BANKS: European lenders join forces to target Africa

 

Three European lenders have pooled stakes in sub-Saharan African banks to create a $660 million investment company that will be called Arise.

Investments in financial service providers in more than 20 African countries have been combined by Norfund, a Norwegian development body, Dutch lender Rabobank and FMO, a private development bank based in the Netherlands. The countries include Kenya, Tanzania and Zambia.

From January 2017 Arise plans to allocate capital for investment in banks that serve retail and small and medium-sized business clients in eastern and southern parts of the continent.

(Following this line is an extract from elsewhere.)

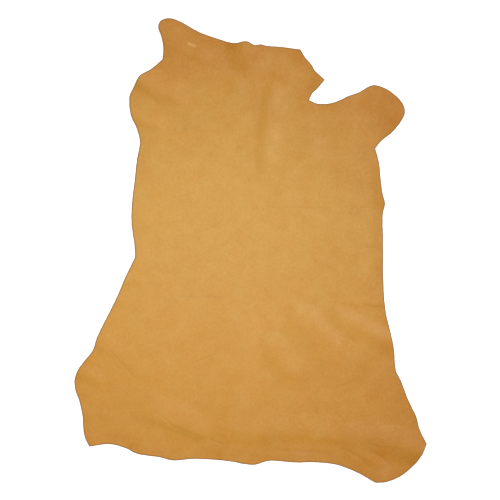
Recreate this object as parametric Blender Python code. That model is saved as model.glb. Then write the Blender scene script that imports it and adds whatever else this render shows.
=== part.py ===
# A whole small leather hide, lying flat with its grain side up.
# Across runs to the right and along runs towards the neck, both from the middle of the hide.
import math

import bmesh
import bpy
import numpy
from mathutils import Vector
from mathutils.geometry import delaunay_2d_cdt

# Driving sizes, in metres
hideLength = 1.044
hideWidth = 0.792
leatherThickness = 0.0014
edgeStep = 0.010
surfaceStep = 0.0145
mm = 0.001

# How closely curves are followed and how folds run into one another
curveParts = 16
crestPoints = 25
edgeClearance = 0.55
foldBlend = 3
sameSpot = 1e-6

# The trimmed outline, walked clockwise as seen from above.
# Each stretch is a smooth curve through its stations, and two stretches meet in a corner.
# Columns: across (mm), along (mm)
outlineStretches = {
    "left fore shank and neck edge": [
        (-198, 429),
        (-196, 451),
        (-199, 476),
        (-206.5, 500),
        (-203, 513.5),
        (-182, 521),
        (-158.5, 514),
        (-113.5, 490),
        (-68.5, 474),
        (-35, 464.5),
        (-9.5, 468),
        (4, 462),
        (11, 459.5),
        (23, 462),
        (34, 459.5),
        (66.5, 457.5),
        (112, 451),
    ],
    "neck side": [
        (112, 451),
        (122, 434),
        (138, 415.5),
        (144, 404.5),
        (166.5, 382.5),
    ],
    "neck notch": [
        (166.5, 382.5),
        (149.5, 362.5),
        (140, 354),
        (131, 337.5),
    ],
    "right fore shank": [
        (131, 337.5),
        (149.5, 330),
        (179, 330.5),
        (201.5, 338),
        (218.5, 346),
        (246.5, 357),
        (264, 368),
        (278.5, 371.5),
        (302.5, 364),
        (326, 346.5),
        (341.5, 327.5),
        (345, 306),
        (324, 272),
        (292.5, 244.5),
        (280, 229.5),
    ],
    "right flank": [
        (280, 229.5),
        (287.5, 200.5),
        (292, 160),
        (296.5, 126.5),
        (301.5, 106),
        (297, 80),
        (297.5, 23.5),
        (298, -65),
        (303, -133),
        (315, -187),
        (322, -225),
        (327, -270.5),
        (337.5, -291.5),
        (353, -333),
        (371.5, -371),
        (380, -402),
        (395, -433),
    ],
    "right hind shank": [
        (395, -433),
        (382, -460),
        (365, -483.5),
        (336.5, -506.5),
        (306, -518),
        (281, -520.5),
    ],
    "tail edge": [
        (281, -520.5),
        (235, -496),
        (190, -480),
        (150, -475.5),
        (96, -475),
        (41, -472),
        (11, -480.5),
        (-12.5, -479.5),
        (-46, -473),
        (-125, -467.5),
        (-174.5, -471),
        (-203.5, -463.5),
        (-256, -455.5),
        (-280, -443.5),
        (-316, -434.5),
        (-361.5, -439.5),
    ],
    "left hind shank": [
        (-361.5, -439.5),
        (-373.5, -412),
        (-377.5, -367),
        (-385, -335.5),
        (-392.5, -316),
        (-395, -289.5),
        (-388, -269),
        (-372.5, -247),
        (-354.5, -224),
        (-345.5, -197.5),
        (-333, -170),
        (-302.5, -109.5),
        (-281, -60),
        (-259, -14.5),
    ],
    "left flank and shoulder": [
        (-259, -14.5),
        (-260, 10),
        (-267, 60),
        (-266.5, 101.5),
        (-260, 158.5),
        (-255, 203.5),
        (-248.5, 245),
        (-256, 275),
        (-268, 303),
        (-272, 345),
        (-261, 370),
        (-247, 393),
        (-225, 406.5),
        (-198, 429),
    ],
}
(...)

Africa’s banking sector is undergoing a fintech revolution, driven by mobile payment systems such as Kenya’s M-Pesa, which gives millions of new customers access to financial services.

However, a broad economic slowdown and fall in overseas investment have hampered progress. The continent was once lauded as the best source of growth in emerging markets, but the “Africa rising” narrative has suffered a blow in the past two years, as prices of oil and other commodities exported by many economies have fallen.

The International Monetary Fund expects sub-Saharan gross domestic product growth of just 1.6 per cent this year, which would mean the first fall in income per head for more than two decades.

Nigeria, the most populous nation, is expected to undergo a 1.8 per cent economic contraction this year – driven by falling oil prices, terrorist attacks and the government’s struggles to prop up its currency, the naira.

However, Nanno Kleiterp, FMO chief executive, said the reduction in commodity prices had not resulted in problems for all 49 sub-Saharan countries. “For some it has had a positive effect,” he said.

“The growth prospects in countries in east Africa are positive and we take a long-term view that this is a good moment to step in and join forces.”

Portual’s Banco Montepio is expected to join the partnership in the near future.

The aim is for Arise to have $1billion in assets invested in financial companies and to expand into west Africa eventually.

Berry Marttin, board member of Rabobank, said the long-term forecasts were compelling. “The population growth projections mean there is upside potential,” he said.

“We have a focus on food production, and local banks provide access to finance for farmers, which will support that development.”

Sub-Saharan Africa is the world’s most food-insecure region, with almost a quarter of the population undernourished, according to the UN’s Food and Agriculture Organization.

Rabo Development holds minority stakes in five banks: NMB, Tanzania’s largest; Zambia’s Zanaco;BPR in Rwanda; BTM in Mozambique; and Uganda’s DFCU.